Granted, to enjoy "The Adjustment Bureau" most profitably, the viewer must engage in some powerful suspension of disbelief. Damon plays a gifted young New York politician named David Norris, who, as the movie opens, is wrapping up a campaign to become the state's youngest U.S. senator. Handsome, charismatic and hot headed, Norris is practicing a crucial speech in a Waldorf Astoria men's room on election night when he meets Elise Sellas (Emily Blunt) as she steps out of one of the stalls. The fact that Elise is hanging out in the gents' is but the first tip-off that she's a free spirit. Within moments, they're lost in the badinage of two people on the brink of something big.

As a couple, David and Elise are clearly meant to be, but it turns out that David's future may have other plans. The Fates are aligned in the form of the title outfit, led by a no-nonsense operative named Richardson, played by John Slattery in a crafty, deadpan take. At one point, Richardson explains to David that his life course is being overseen by a shadowy figure called "The Chairman." The identity of that omnipotent figure is never disclosed, but from the looks of the retro-perfect hats and overcoats Richardson and his men wear, it's either Frank Sinatra or "Mad Men's" Bert Cooper himself.

Slattery's martini-dry turn as Richardson - as well as Anthony Mackie's doe-eyed performance as a bureau rookie named Harry and the always deliciously malign Terence Stamp as head agent Thompson - injects notes of wry, antic humor into "The Adjustment Bureau," which in less adroit hands could have become a ponderous exercise in self-serious style. Instead, Nolfi consistently resists the temptation to overreach, tempering David's fight against destiny with welcome jolts of sprightly, irreverent wit.

As a simple race-and-chase, "The Adjustment Bureau" succeeds on the purest cinematic level, especially in a wowser of a climactic pursuit that recalls "Inception" in its mind-bending tour through multiple doors of perception. (Nolfi clearly knows his way around cats and mice, having written "Ocean's Twelve" and "The Bourne Ultimatum," among other films.) Handsomely staged as a valentine to New York at its most timeless, the sequence seamlessly integrates shots of everyday Manhattan with visual effects that suggest the Bronx is down and the Battery's up.

For all these flourishes, the most gratifying rewards of "The Adjustment Bureau" aren't in structure and craft alone, but in Nolfi's grasp of the details, which ground even its most preposterous plot twists in an authentic world.

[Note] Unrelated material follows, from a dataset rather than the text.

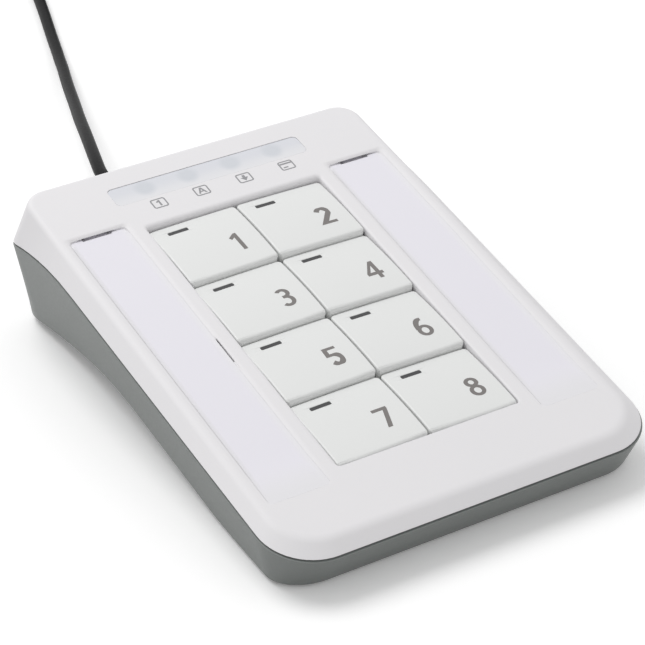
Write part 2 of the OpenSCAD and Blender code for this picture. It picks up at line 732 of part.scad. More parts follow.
module inner_leads() {
  for (i = [0:3]) {
    x = exit_x + (i - 1.5) * 1.6;
    out = lead_pitch / 2;
    near = [exit_x + (i < 2 ? -out : out), exit_h + (i == 0 || i == 3 ? out : -out)];
    socket = to_case([x, connector_rear - lead_in, board_low - header_h / 2]);
    start = [near.x, inner_tip_y + lead_in, near.y];
    sag = [0, 0, -0.7];
    way = socket - start;
    color(["#b33a34", "#e7e6e0", "#3c7a4a", "#222326"][i])
      tube([start, start + way * 0.35 + sag, start + way * 0.7 + sag, socket], lead_d);
  }
}

module board_screws() {
  color(steel) on_deck() both_sides() for (y = board_screw_y)
    translate([board_screw_x, y, board_low - touch]) {
      translate([0, 0, -board_screw_head]) cylinder(r = board_screw_head_r, h = board_screw_head);
      cylinder(r = board_screw_r, h = tray_low + 0.4 - board_low);
    }
}
module case_screw(at, seat, tip) {
  translate([at.x, at.y, seat]) {
    difference() {
      translate([0, 0, -case_head_h]) cylinder(r = case_head_r, h = case_head_h);
      translate([0, 0, -case_head_h - 1]) {
        cube([2.6, 0.6, 3.6], center = true);
        cube([0.6, 2.6, 3.6], center = true);
      }
    }
    cylinder(r = case_screw_r, h = tip - seat);
  }
}
module case_screws() {
  color(steel) both_sides() {
    case_screw(front_screw, foot_out + case_head_in + case_head_h, front_joint_z + front_bite);
    case_screw(rear_screw, underside(rear_screw.y) + case_head_in + case_head_h, rear_joint_z + rear_bite);
  }
}
module rubber_feet() {
  color("#3a3b3d") both_sides() {
    translate(front_foot) cylinder(r = foot_r, h = foot_out + foot_seat - touch);
    translate(rear_foot) cylinder(r = foot_r, h = underside(rear_foot.y) + foot_seat - touch);
  }
}

// The cord's route: out of the strain relief, down to the desk, then to the coil
relief_tip = [exit_x, relief_tip_y, exit_h];
// Route points: sideways and back from the exit, and the share of the exit's height left
lie = cord_d / 2 + 0.1;
function routed(pts) = [for (p = pts) [exit_x + p.x, relief_tip_y + p.y, lie + (exit_h - lie) * p.z]];
cord_route = routed([[0, 0, 1], [0.1, 2, 1], [0.6, 4.5, 0.995], [2, 9, 0.98], [4, 15, 0.935],
  [6.1, 21, 0.875], [8.3, 27.2, 0.8], [10.5, 33.3, 0.71], [12.8, 39.5, 0.615], [15.2, 45.7, 0.52], [17.6, 52, 0.425],
  [19.9, 58.2, 0.34], [22.2, 64.4, 0.26], [24.6, 70.7, 0.185], [27, 77, 0.12], [29.3, 83.5, 0.06],
  [31.6, 90, 0.02], [33.9, 97, 0], [36.2, 104, 0], [38.5, 111, 0], [40.7, 118, 0], [42.8, 125, 0],
  [44.7, 132, 0.01], [45.9, 138.5, 0.015], [46.2, 144.5, 0.02]]);
coil_at = [exit_x + 67.6, relief_tip_y + 146, 0];
coil_mid_r = 17;
coil_w = 12.2;
coil_h = 11;
tie_t = 0.4;
tie_w = 4;
function beside(p) = [coil_at.x + p.x, coil_at.y + p.y, p.z];
plug_off = [32, 3, 4];
tail_route = [for (p = [[0, 20, 9.7], [5, 20.2, 9.9], [9.5, 20.3, 10.1], [14, 19.9, 9.6], [18.5, 18.6, 8.5],
  [23, 16.2, 7.2], [27, 12.8, 5.9], [30.2, 8.6, 4.8], [31.7, 5.6, 4.2], plug_off]) beside(p)];
plug_at = beside(plug_off);
plug_taper_l = 8;
plug_grip_l = 22;
plug_grip_w = 15.4;
plug_grip_h = 8;
shell_w = 12;
shell_h = 4.5;
shell_t = 0.35;
shell_out = 12;
module cord() {
  color(black) {
    tube(cord_route, cord_d);
    tube(tail_route, cord_d);
  }
}
module cord_coil() {
  r = 3;
  side = coil_w / 2 - r;
  up = coil_h / 2 - r;
  color(black) translate([coil_at.x, coil_at.y, tie_t + coil_h / 2]) rotate_extrude($fn = 64)
    translate([coil_mid_r, 0]) {
      square([coil_w, 2 * up], center = true);
      square([2 * side, coil_h], center = true);
      for (x = [-side, side], y = [-up, up]) translate([x, y]) circle(r = r, $fn = 24);
    }
}
module cord_tie() {
  side = coil_w / 2 + touch;
  up = coil_h / 2 + touch;
  inner_r = coil_mid_r - coil_w / 2;
  bow = inner_r - sqrt(pow(inner_r, 2) - pow(tie_w / 2, 2)) + touch;
  color("#55575a") translate([coil_at.x, coil_at.y - coil_mid_r, tie_t + coil_h / 2]) difference() {
    block([-tie_w / 2, -side - tie_t, -up - tie_t + touch], [tie_w / 2, side + bow + tie_t, up + tie_t]);
    block([-tie_w, -side, -up], [tie_w, side + bow, up]);
  }
}
// The plug lies flat beside the coil and points towards the user
module at_plug() {
  translate(plug_at) rotate([90, 0, 0]) children();
}
module plug_grip() {
  color(black) at_plug() {
    translate([0, 0, touch]) cylinder(r1 = cord_d / 2 + 0.5, r2 = 3.2, h = plug_taper_l);
    difference() {
      translate([0, 0, plug_taper_l]) linear_extrude(plug_grip_l) rounded_plan(plug_grip_w, plug_grip_h, 2.4);
      translate([0, 0, plug_taper_l + plug_grip_l])
        cube([shell_w + 2 * touch, shell_h + 2 * touch, 6], center = true);
    }
  }
}
shell_low = plug_taper_l + plug_grip_l - 3 + touch;
module plug_shell() {
  color(steel) at_plug() translate([0, 0, shell_low]) difference() {
    linear_extrude(shell_out + 3) rounded_plan(shell_w, shell_h, 0.5);
    translate([0, 0, 1]) linear_extrude(shell_out + 3)
      square([shell_w - 2 * shell_t, shell_h - 2 * shell_t], center = true);
    for (x = [-2.6, 2.6]) translate([x, 0, 8]) cube([2, shell_h + 2, 2.4], center = true);
  }
}
tongue_h = 1.8;
module plug_tongue() {
  low = shell_h / 2 - shell_t - tongue_h - touch;
  color("#f0f0ee") at_plug() translate([0, 0, shell_low + 1 + touch])
    block([-shell_w / 2 + shell_t + touch, low, 0],
      [shell_w / 2 - shell_t - touch, low + tongue_h, shell_out + 1]);
}
module plug_contacts() {
  low = shell_h / 2 - shell_t - tongue_h - 2 * touch;
  color("#d9b04a") at_plug() for (x = [-3.5, -1, 1, 3.5])
    block([x - 0.5, low - 0.25, shell_low + 5], [x + 0.5, low, shell_low + shell_out]);
}

top_cover();
bottom_cover();
led_window();
for (k = KEYS) {
  key(k);
  light_bar(k);
}
label_cover(-1);  // label_cover_left
label_cover(1);  // label_cover_right
label_card(-1);  // label_card_left
label_card(1);  // label_card_right
key_guide();
dome_sheet();
circuit_board();
indicator_leds();
led_spacers();
key_leds();
controller_chip();
crystal();
small_parts();
cord_header();
cord_connector();
inner_leads();
cord_inner();
board_screws();
case_screws();
rubber_feet();
strain_relief();
cord();
cord_coil();
cord_tie();
plug_grip();
plug_shell();
plug_tongue();
plug_contacts();
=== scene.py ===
# %% [markdown]
# # A desktop keypad with eight large keys
# The CAD model is loaded first. It fixes every size and place, and nothing in it is moved.
# Where a moulded form needs softer edges than the solids have, a finer piece takes its place.

# %% Load the frame
import math
import bmesh
import bpy
from mathutils import Matrix, Vector


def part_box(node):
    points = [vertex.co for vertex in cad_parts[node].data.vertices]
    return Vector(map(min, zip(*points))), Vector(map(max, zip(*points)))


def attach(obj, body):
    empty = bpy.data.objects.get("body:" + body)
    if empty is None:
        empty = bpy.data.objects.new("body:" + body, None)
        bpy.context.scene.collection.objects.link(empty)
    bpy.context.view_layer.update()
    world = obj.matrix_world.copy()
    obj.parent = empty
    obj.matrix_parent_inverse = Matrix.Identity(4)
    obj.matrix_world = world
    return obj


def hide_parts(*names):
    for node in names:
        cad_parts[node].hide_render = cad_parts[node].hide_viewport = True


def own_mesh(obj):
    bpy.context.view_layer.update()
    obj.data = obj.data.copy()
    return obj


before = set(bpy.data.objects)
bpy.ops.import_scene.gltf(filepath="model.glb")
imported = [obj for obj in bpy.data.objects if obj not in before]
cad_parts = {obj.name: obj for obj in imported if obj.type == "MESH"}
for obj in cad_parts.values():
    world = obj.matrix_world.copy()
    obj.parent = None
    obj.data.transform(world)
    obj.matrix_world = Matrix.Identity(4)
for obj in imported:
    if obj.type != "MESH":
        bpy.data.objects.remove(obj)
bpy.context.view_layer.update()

MM = 0.001

# %% [markdown]
# The deck slopes towards the user. Its parts are drawn in the deck's own frame: x to the right,
# y = 0 at the deck's rear edge and negative towards the user, z along the deck's normal, all in
# millimetres. One matrix then carries them into the case's frame in metres.

# %% The deck's frame
BODY_W, BODY_L, BODY_H = 88.2, 119.0, 32.3
FRONT_H, REAR_OVERHANG = 8.85, 2.88
SEAM_FRONT, SEAM_MID, SEAM_REAR, SEAM_BEND = 2.1, 3.6, 11.6, 30.0
REAR_Y = BODY_L / 2 - REAR_OVERHANG
RUN, DROP = BODY_L - REAR_OVERHANG, BODY_H - FRONT_H
TILT = math.atan(DROP / RUN) - math.asin(SEAM_FRONT / math.hypot(RUN, DROP))
SEAM_OUT = (REAR_OVERHANG - SEAM_REAR * math.sin(TILT)) / math.cos(TILT)
SEAM_FRONT_Y = -(BODY_L / 2 + REAR_Y + SEAM_FRONT * math.sin(TILT)) / math.cos(TILT)
DECK = Matrix.Translation((0, REAR_Y, BODY_H)) @ Matrix.Rotation(TILT, 4, "X")
IN_CASE = Matrix.Scale(MM, 4)
TO_CASE = IN_CASE @ DECK


top_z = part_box("top_cover")[1].z
print("deck slope %.2f degrees, top cover ends at z = %.4f m" % (math.degrees(TILT), top_z))

# %% [markdown]
# The camera stands in front of the case and to its left and looks down on the deck through a
# long lens, so that the sides stay nearly parallel.

# %% Camera
CAMERA_AT, CAMERA_LENS = (-0.24815, -0.40864, 0.32549), 153.53246
LOOKS_DOWN, LOOKS_RIGHT = 32.76, 31.26


def in_scene(name, data):
    """A new object in the scene."""
    thing = bpy.data.objects.new(name, data)
    bpy.context.scene.collection.objects.link(thing)
    return thing


lens = bpy.data.cameras.new("camera")
lens.sensor_width, lens.lens = 36.0, CAMERA_LENS
camera = in_scene("camera", lens)
camera.location = CAMERA_AT
camera.rotation_euler = (math.radians(90 - LOOKS_DOWN), 0, -math.radians(LOOKS_RIGHT))
bpy.context.scene.camera = camera
print("lens %.1f mm" % lens.lens)

# %% [markdown]
# The cord is a limp 3 mm lead, 1.5 m long. It leaves the strain relief level, sinks to the desk
# and runs away from the case. The rest of its length is wound in a neat ring behind the case, and
# its last stretch ends in the plug beside the ring. Its points come first, then one round tube
# is pulled along them.

# %% The cord's route
CORD_D = 3.0
EXIT_X, EXIT_H = -10.0, BODY_H - 15.3
TIP_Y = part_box("strain_relief")[1].y / MM + 0.1
LIE = CORD_D / 2 + 0.1
ROUTE = [(0, 0, 1), (0.1, 2, 1), (0.6, 4.5, 0.995), (2, 9, 0.98), (4, 15, 0.935), (6.1, 21, 0.875),
         (8.3, 27.2, 0.8), (10.5, 33.3, 0.71), (12.8, 39.5, 0.615), (15.2, 45.7, 0.52), (17.6, 52, 0.425),
         (19.9, 58.2, 0.34), (22.2, 64.4, 0.26), (24.6, 70.7, 0.185), (27, 77, 0.12), (29.3, 83.5, 0.06),
         (31.6, 90, 0.02), (33.9, 97, 0), (36.2, 104, 0), (38.5, 111, 0), (40.7, 118, 0), (42.8, 125, 0),
         (44.7, 132, 0.01), (45.9, 138.5, 0.015)]
COIL = Vector((EXIT_X + 67.6, TIP_Y + 146, 0.4 + CORD_D / 2))
COIL_IN, COIL_TURNS, COIL_OUT, LAYER_RISE, STEP_FROM = 184, 12, 94, 2.6, 0.85
SLOTS = [(r, LAYER_RISE * layer) for layer, row in enumerate(
    [(21.5, 18.5, 15.5, 12.5), (14, 17, 20), (21.5, 18.5, 15.5, 12.5), (17, 20)]) for r in row]
TAIL = [(5, 20.2, 9.9), (9.5, 20.3, 10.1), (14, 19.9, 9.6), (18.5, 18.6, 8.5), (23, 16.2, 7.2),
        (27, 12.8, 5.9), (30.2, 8.6, 4.8), (31.7, 5.6, 4.2), (32, 3, 4)]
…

From the outset, the movie smoothly captures contemporary political culture as Norris makes the rounds from "The Daily Show" to the cover of GQ. (The filmmakers of "The Adjustment Bureau" reportedly piggybacked on Damon's publicity tour for "The Informant!" to film him bantering with Jon Stewart.)

A succession of cameos ensues, including by pundits Mary Matalin, James Carville and Wolf Blitzer and by political players Terry McAuliffe, Mike Bloomberg and Madeleine Albright, with Damon looking every bit the focus-grouped ward heeler throughout. The capper comes when Norris delivers a mini-masterpiece of Sorkinian political rhetoric that, in its savvy, sophistication and self-award candor, could have sprung fully formed from Jed Bartlet's speechwriting shop. ("The Adjustment Bureau" also understands the peculiarity of political fame: When Norris arrives at a crowded nightclub at one point, he isn't deluged but politely acknowledged by the few people who know who he is. He's a rock star, but only in a mediasphere where Scott Brown possesses a Q rating somewhere between Justin Bieber and Richard Lugar.)

As satisfying as it is to watch a movie in which sci-fi speculation on fate and free will co-exists so easily with references to Sarbanes-Oxley, "The Adjustment Bureau" gets the boy-girl thing right, too. As James Franco and Anne Hathaway now know too well, chemistry is everything. And within moments, Damon and Blunt generate sparks that fly not between superbly compatible physical specimens but real people.

When Elise taunts David about his tie or he makes winking reference to the length of her skirt, there's a giddy, invisible vibration between them, created by the tuning fork of inside jokes and shared references. Even though their relationship is threatened by an utterly absurd existential danger, it's been established with such real-world gestures and rhythms that, when David decides to fight for it, the audience is right there with him.

What Nolfi understands and "The Adjustment Bureau" conveys so subtlely is that romance is less a function of grand physical passions than the quiet, unmistakable jolt of two sensibilities meeting and recognizing and protecting each other. Even if they're played out against the most mind-bending alternate realities, those are the affairs we remember.